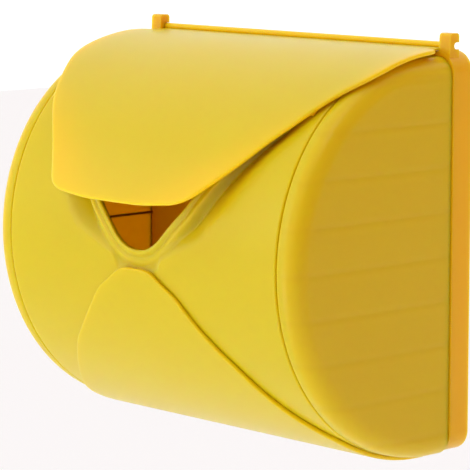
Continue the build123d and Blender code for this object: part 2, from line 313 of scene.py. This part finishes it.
def ribs_across():
    """Geometry nodes for level ribs on an end wall, each as long as the round wall allows."""
    tree = bpy.data.node_groups.new("Ribs across the end wall", "GeometryNodeTree")
    tree.interface.new_socket("Geometry", in_out="INPUT", socket_type="NodeSocketGeometry")
    tree.interface.new_socket("Count", in_out="INPUT", socket_type="NodeSocketInt")
    names = "Pitch", "Inner Radius", "Axis Depth", "Axis Height", "Rear Depth", "Wall X"
    for label in names + ("Rib Height", "Rib Thickness"):
        tree.interface.new_socket(label, in_out="INPUT", socket_type="NodeSocketFloat")
    tree.interface.new_socket("Material", in_out="INPUT", socket_type="NodeSocketMaterial")
    tree.interface.new_socket("Geometry", in_out="OUTPUT", socket_type="NodeSocketGeometry")
    given = tree.nodes.new("NodeGroupInput").outputs
    line = tree.nodes.new("GeometryNodeMeshLine")
    tree.links.new(given["Count"], line.inputs["Count"])
    index = tree.nodes.new("GeometryNodeInputIndex").outputs[0]
    middle = calc(tree, "MULTIPLY", calc(tree, "SUBTRACT", given["Count"], 1.0), 0.5)
    level = calc(tree, "MULTIPLY", calc(tree, "SUBTRACT", index, middle), given["Pitch"])
    squares = calc(
        tree,
        "SUBTRACT",
        calc(tree, "POWER", given["Inner Radius"], 2.0),
        calc(tree, "POWER", calc(tree, "ABSOLUTE", level), 2.0),
    )
    front = calc(tree, "SUBTRACT", given["Axis Depth"], calc(tree, "SQRT", squares))
    length = calc(tree, "SUBTRACT", given["Rear Depth"], front)
    place = tree.nodes.new("ShaderNodeCombineXYZ")
    tree.links.new(given["Wall X"], place.inputs[0])
    halfway = calc(tree, "MULTIPLY", total(tree, front, given["Rear Depth"]), 0.5)
    tree.links.new(halfway, place.inputs[1])
    tree.links.new(total(tree, level, given["Axis Height"]), place.inputs[2])
    size = tree.nodes.new("ShaderNodeCombineXYZ")
    for value, socket in zip((given["Rib Height"], length, given["Rib Thickness"]), size.inputs):
        tree.links.new(value, socket)
    keep_size = tree.nodes.new("GeometryNodeCaptureAttribute")
    keep_size.capture_items.new("VECTOR", "size")
    tree.links.new(line.outputs[0], keep_size.inputs["Geometry"])
    tree.links.new(size.outputs[0], keep_size.inputs[1])
    move = tree.nodes.new("GeometryNodeSetPosition")
    tree.links.new(keep_size.outputs["Geometry"], move.inputs["Geometry"])
    tree.links.new(place.outputs[0], move.inputs["Position"])
    bar = tree.nodes.new("GeometryNodeMeshCube")
    bar.inputs["Size"].default_value = (1, 1, 1)
    put = tree.nodes.new("GeometryNodeInstanceOnPoints")
    tree.links.new(move.outputs[0], put.inputs["Points"])
    tree.links.new(bar.outputs["Mesh"], put.inputs["Instance"])
    tree.links.new(keep_size.outputs[1], put.inputs["Scale"])
    finish_tree(tree, put.outputs[0], given["Material"])
    return tree


def run_tree(piece, tree, **inputs):
    """Puts a node tree on a piece, sets its inputs and keeps only the finished mesh."""
    modifier = piece.modifiers.new("shape", "NODES")
    modifier.node_group = tree
    for item in tree.interface.items_tree:
        key = item.name.replace(" ", "_").lower()
        if item.in_out == "INPUT" and key in inputs:
            modifier[item.identifier] = inputs[key]
    return plain_mesh(piece)


# Shader groups
def group(label, inputs, outputs):
    tree = bpy.data.node_groups.new(label, "ShaderNodeTree")
    for name, value in inputs:
        tree.interface.new_socket(
            name, in_out="INPUT", socket_type="NodeSocketFloat"
        ).default_value = value
    for name in outputs:
        tree.interface.new_socket(name, in_out="OUTPUT", socket_type="NodeSocketFloat")
    given = tree.nodes.new("NodeGroupInput").outputs
    return tree, given, tree.nodes.new("NodeGroupOutput").inputs


def noise(tree, scale, detail, stretch=None):
    """A noise node on Object coordinates, with its value."""
    node = tree.nodes.new("ShaderNodeTexNoise")
    node.inputs["Detail"].default_value = detail
    wire(tree, scale, node.inputs["Scale"])
    place = tree.nodes.new("ShaderNodeTexCoord").outputs["Object"]
    if stretch:
        mapping = tree.nodes.new("ShaderNodeMapping")
        mapping.inputs["Scale"].default_value = stretch
        tree.links.new(place, mapping.inputs["Vector"])
        place = mapping.outputs[0]
    tree.links.new(place, node.inputs["Vector"])
    return node.outputs["Fac"]


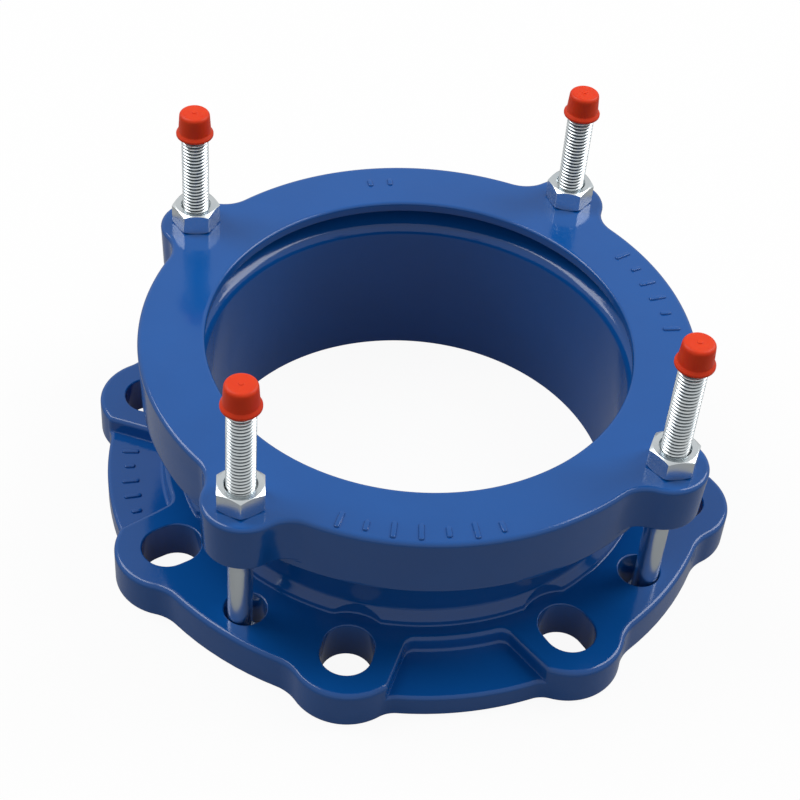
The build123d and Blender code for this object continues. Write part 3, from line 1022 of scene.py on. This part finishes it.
def make_floor():
    """A square 12 m wide, 0.1 mm under the object, mid grey to the light and white to the
    eye. The eye's white is mostly glow, and the rest of it takes the object's shadow."""
    corners = np.array([(-1, -1, 0), (1, -1, 0), (1, 1, 0), (-1, 1, 0)]) * FLOOR_HALF
    corners = corners - (0, 0, FLOOR_DROP * MM)
    mesh = bpy.data.meshes.new("floor")
    mesh.from_pydata(corners.tolist(), [], [[0, 1, 2, 3]])
    floor = bpy.data.objects.new("floor", mesh)
    bpy.context.scene.collection.objects.link(floor)
    material, tree, _ = start_material("white_sweep")
    seen = eye_rays(tree, FLOOR_GLOSS)
    tone = add_node(tree, "Mix", {"data_type": "RGBA"},
                    {0: seen, 6: linear("#757575"), 7: linear("#F4F4F4")})
    matt = add_node(tree, "BsdfDiffuse", inputs={"Color": tone.outputs[2]})
    white = add_node(tree, "Emission", inputs={"Color": (1, 1, 1, 1), "Strength": 1.0})
    glow = add_node(tree, "Math", {"operation": "MULTIPLY"}, {0: seen, 1: FLOOR_GLOW})
    mixed = add_node(tree, "MixShader", inputs={
        0: glow.outputs[0], 1: matt.outputs[0], 2: white.outputs[0]})
    add_node(tree, "OutputMaterial", inputs={"Surface": mixed.outputs[0]})
    mesh.materials.append(material)


def make_world():
    """Dim white light from all round, and full white where the camera sees it."""
    world = bpy.data.worlds.new("studio")
    bpy.context.scene.world = world
    world.use_nodes = True
    tree = world.node_tree
    tree.nodes.clear()
    level = add_node(tree, "MapRange", inputs={
        "Value": eye_rays(tree, WORLD_GLOSS), "To Min": FILL, "To Max": 1.0})
    glow = add_node(tree, "Background", inputs={"Color": (1, 1, 1, 1), "Strength": level.outputs[0]})
    add_node(tree, "OutputWorld", inputs={"Surface": glow.outputs[0]})


make_floor()
make_world()
print("floor in m", 2 * FLOOR_HALF, "fill light", FILL)

# %% Lamps and camera
BOX_DISTANCE = 1600
BOX_W, BOX_H = 700, 1150
BOX_WATTS = 11.4
OBJECT_MIDDLE = (0, 0, 60)
FRAME_PX = 800
FOCAL_PX = 1865.23
CAMERA_AZIMUTH, CAMERA_ELEVATION, CAMERA_ROLL = -13.572, 43.663, 4.979
CAMERA_DISTANCE = 777.06
CAMERA_TARGET = (-15.625, -38.180, 86.486)


def aim_from(thing, azimuth, elevation, distance, target, roll=0.0):
    """Put a lamp or camera at a distance from the target, looking at it. Its axes are
    back, towards the viewer, right, which is level, and up, then rolled about back."""
    a, e, r = (math.radians(v) for v in (azimuth, elevation, roll))
    back = np.array([math.sin(a) * math.cos(e), -math.cos(a) * math.cos(e), math.sin(e)])
    right = np.array([math.cos(a), math.sin(a), 0.0])
    up = np.cross(back, right)
    matrix = np.eye(4)
    matrix[:3, 0] = math.cos(r) * right + math.sin(r) * up
    matrix[:3, 1] = -math.sin(r) * right + math.cos(r) * up
    matrix[:3, 2] = back
    matrix[:3, 3] = np.array(target) * MM + back * distance * MM
    thing.matrix_world = Matrix(matrix.tolist())


def soft_box(name, azimuth, elevation):
    """A tall rectangular area lamp aimed at the middle of the object."""
    lamp = bpy.data.lights.new(name, "AREA")
    lamp.shape, lamp.energy = "RECTANGLE", BOX_WATTS
    lamp.size, lamp.size_y = BOX_W * MM, BOX_H * MM
    holder = bpy.data.objects.new(name, lamp)
    bpy.context.scene.collection.objects.link(holder)
    aim_from(holder, azimuth, elevation, BOX_DISTANCE, OBJECT_MIDDLE)


def make_camera():
    """The picture's camera: 777 mm from a point on the ring's top. Its lens in mm is the
    focal length in pixels times the sensor's width over the frame's width in pixels."""
    data = bpy.data.cameras.new("camera")
    camera = bpy.data.objects.new("camera", data)
    bpy.context.scene.collection.objects.link(camera)
    data.sensor_width = 36.0
    data.lens = data.sensor_width * FOCAL_PX / FRAME_PX
    data.clip_start, data.clip_end = 0.05, 20.0
    aim_from(camera, CAMERA_AZIMUTH, CAMERA_ELEVATION, CAMERA_DISTANCE, CAMERA_TARGET, CAMERA_ROLL)
    bpy.context.scene.camera = camera
    return camera


soft_box("left_box", -119, 52)
soft_box("right_box", 100, 46)
camera = make_camera()
bpy.context.scene.view_settings.view_transform = "Standard"
print("camera at", [round(v, 3) for v in camera.matrix_world.translation])
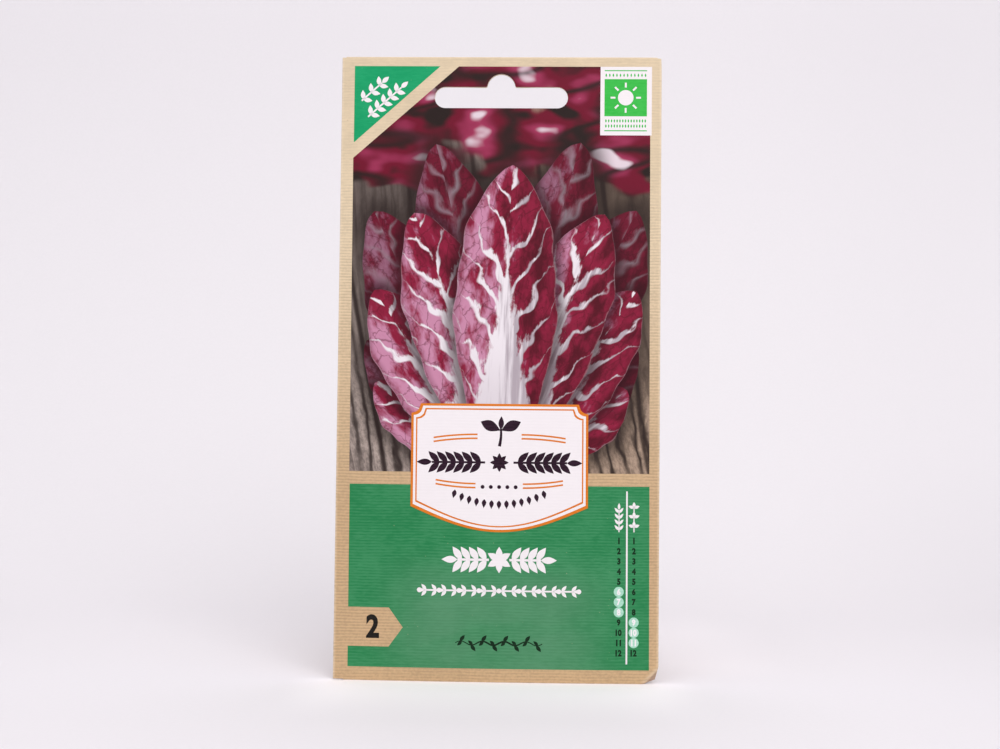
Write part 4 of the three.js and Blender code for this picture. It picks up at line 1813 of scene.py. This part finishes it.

**YOUR INSTRUCTIONS:**
Extract every line from the records above that contains the word "Write".

**TASK OUTPUT:**
The build123d and Blender code for this object continues. Write part 3, from line 1022 of scene.py on. This part finishes it.
Write part 4 of the three.js and Blender code for this picture. It picks up at line 1813 of scene.py. This part finishes it.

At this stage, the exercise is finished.